Dogmatic Non-violence
Exclusive and dogmatic non-violence works to self-police a movement from taking any effective autonomous forms of resistance. Extinction Rebellion demand all activists strictly adhere to their set of outlined principles; dictating to black communities, and wider society the ‘best’ and ‘only’ way to fight for their own liberation. This conclusively benefits the state, patriarchy, white supremacy, and capitalism.
If continued without redirection, XR risks white-washing the history of militant resistance within every social movement to date; specifically people of color during the civil rights movement, or the armed anti-colonial movements in India against British rule. All of whom relied on a diversity of tactics in their struggles against oppression.
Diversity of tactics is a strategy of planning an action to have the most effective impact based on your goals – rather than relying blindly on cookie cutter techniques of the past. By ignoring the importance of a diversity of tactics, XR push themselves into an isolated corner of ideological ineffectiveness, and in doing so perpetuate ideals that do great amounts of harm to these communities. Dogmatic non-violence creates a division between ‘good’ and ‘bad’ activists, which contributes to COIN objectives.
Even if, right now in as you read these words, the government implemented every single policy and legislation XR demand – it would still not be enough to mitigate the catastrophic effects of the climate crisis. We need to acknowledge the ineffectiveness of the tools currently being wielded in order to learn new ways of struggling against the conglomerates who currently commit ecocide without consequence.

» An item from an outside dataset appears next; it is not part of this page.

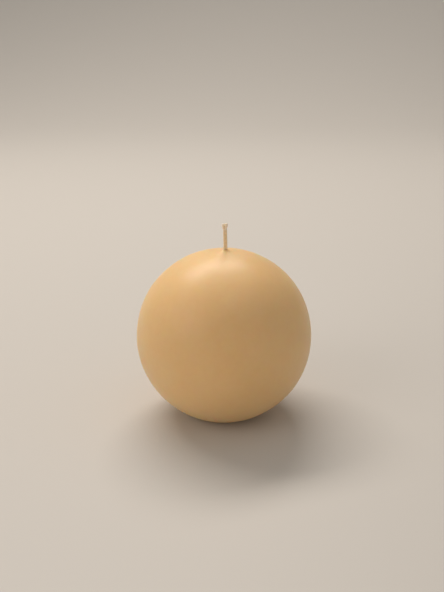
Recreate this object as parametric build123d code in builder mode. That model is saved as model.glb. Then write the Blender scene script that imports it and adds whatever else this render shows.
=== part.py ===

Where nonviolence flourishes, so does the state and counter-insurgency. Rather than relying on uninvolved politicians to take up governmental alteration, direct action and diversity of tactics hold the key for activists who seek to make lasting change.
Political Cult of Personality
The glorification of XR, activism, and social justice has led to the gentrification of struggle. What was once students raising awareness has morphed into a personality cult of white activists dressing up to film their street performances.
The premise of XR began with white academics who centred their activism in their belief of the martyr spectacle to affect mainstream media, and in turn, public consciousness. Prominent white activists, utilising social capital consistently put themselves in positions of leadership where they work to become somewhat irreplaceable. Contrary to their doctrine, they do not generate networks of autonomous groups capable of interchangeable roles. The substance of XR lies in the swathes of these activists competing for the world to view them as audacious rebels; when in reality they have become no more than instagram obsessed spokespersons reaping the social benefits from the creation of a personality cult.
XR somehow became the loudest voice in the room, and still hasn’t helped a thing – proving no amount of awareness alone can positively influence the climate crisis, contributing considerably to the dilution of resistance into privileged groveling; pacifying a well intended movement.
In Conclusion
XR as a movement has existed since 2018, and through their initial actions they have achieved great amounts of awareness towards the destruction of our environment by profit-driven entities that are protected by the state. They have simultaneously, through a complete unwillingness to evaluate strategy and its impact, alienated themselves from their own goals of ending climate destruction. A conscious, and complete recalculation of involvement, strategies, tactics, and goals might be the only saviour for the activists still acting under XR’s banner. Without drastic action against the state and it’s apparatus, Extinction Rebellion will only succeed in aiding Counter-Insurgency and violent repression.